I suspect there is quite a bit of overlap, but I think the Hard Case volume has more stories.

Bradbury also wrote some mystery novels in the last few decades of his life. Death is a Lonely Business being the first one.

The thing I admire about Bradbury, and other writers such as Henry Kuttner, is that they didn’t try to limit themselves to one genre. Modern publishing has a tendency to pigeonhole writers into a single genre. At least under one name. That’s because chain bookstores went to copmuterized ordering, where the orders for an author’s next book woud be a percentage of the sales of the previous book. If an author wrote in multiple genres, and the next book was in a genre where the author didn’t have as large a fanbase as in the genre of the previous book, it would skew orders and sales for the next book in the previous genre.

For example, a mystery writer who wrote a sciencd fiction novel might find the orders for their next mystery novel much less than for the previous novel due to low sales numbers for the science fiction.

Fortunately, with indie, you can write whatever you want.

And, though, I digress.

Ray bradbury was a versatile writer. Even if he did try a little too  hard to be literary later in his career, he published a large body of work in multiple genres that was fun and entertaining.
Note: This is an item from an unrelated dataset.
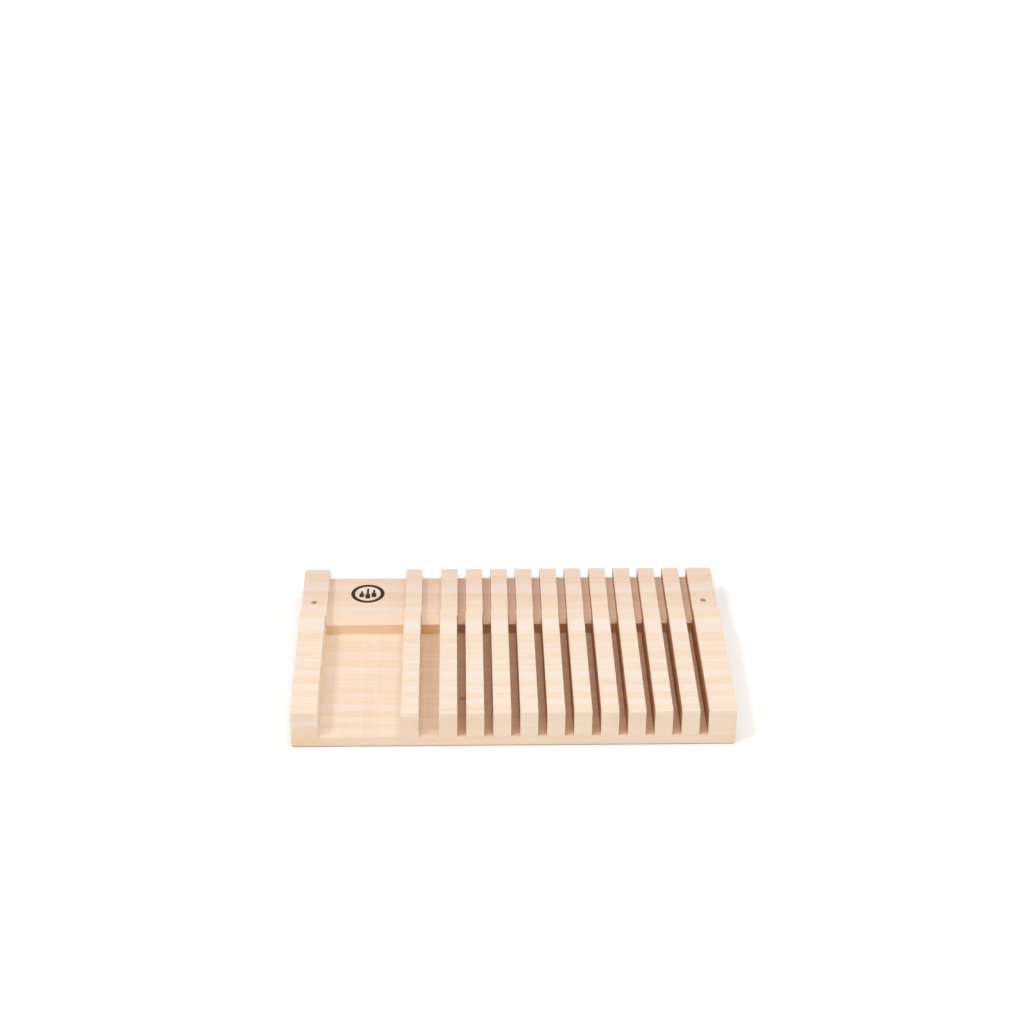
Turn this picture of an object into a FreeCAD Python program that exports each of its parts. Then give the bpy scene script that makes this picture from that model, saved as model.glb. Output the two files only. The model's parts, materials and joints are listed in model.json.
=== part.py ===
"""Tool storage caddy: a wooden slotted rack for hobby tools.

A base board carries a raised ledge along its rear edge. Square rails run from
front to back on both levels, and the gaps between them are the tool slots: one
wide bay on the left, one medium slot beside it, and a row of narrow slots. The
front rails stand on the base, so the slots are deep there. The rear rails stand
on the ledge, are lower, and sit a hair to the right of the front ones. A screw
hole for hanging the rack goes down through each rear end rail.

Millimetres. +X is to the right, +Y to the rear, +Z up. The origin is the centre
of the rack's length and depth, on its underside.
"""
import FreeCAD, Part
import os
from FreeCAD import Vector

# Overall block
overall_length = 230.0         # left to right
overall_depth = 144.0          # front to rear
corner_radius = 1.5            # rounding of the four upright outer corners

# Boards
base_thickness = 6.0           # floor of the deep front slots
ledge_depth = 48.0             # rear strip of raised floor, front to rear
ledge_thickness = 6.0          # rise from the base to the raised floor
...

2 thoughts on “The Versatility of Ray Bradbury

  1. Matthew

    When I was a time I read a lot of Bradbury when I was a teen. That died down and I went years without reading him. I’m not sure why since I still considered myself a fan. Probably there is just too many good writers to read and he just took a backseat.

    Bradbury was, at times, a pretty good prose stylist. There were few of those in the early days of SF (though often the older writers were better storytellers than latter more literary writers.) I don’t think Bradbury gets as much credit as he deserves in that way.

    Reply
    1. Keith West Post author

      I will agree with you on that. Bradbury’s writing was usually a cut above the othe rpulp writers of the thirties and forties, especially in the scinece fiction and fantasy fields. And he was an awesome storyteller in those days. Where he went of the rails was later when he becaame more interested in style than in story. Much like the literary writers you mention.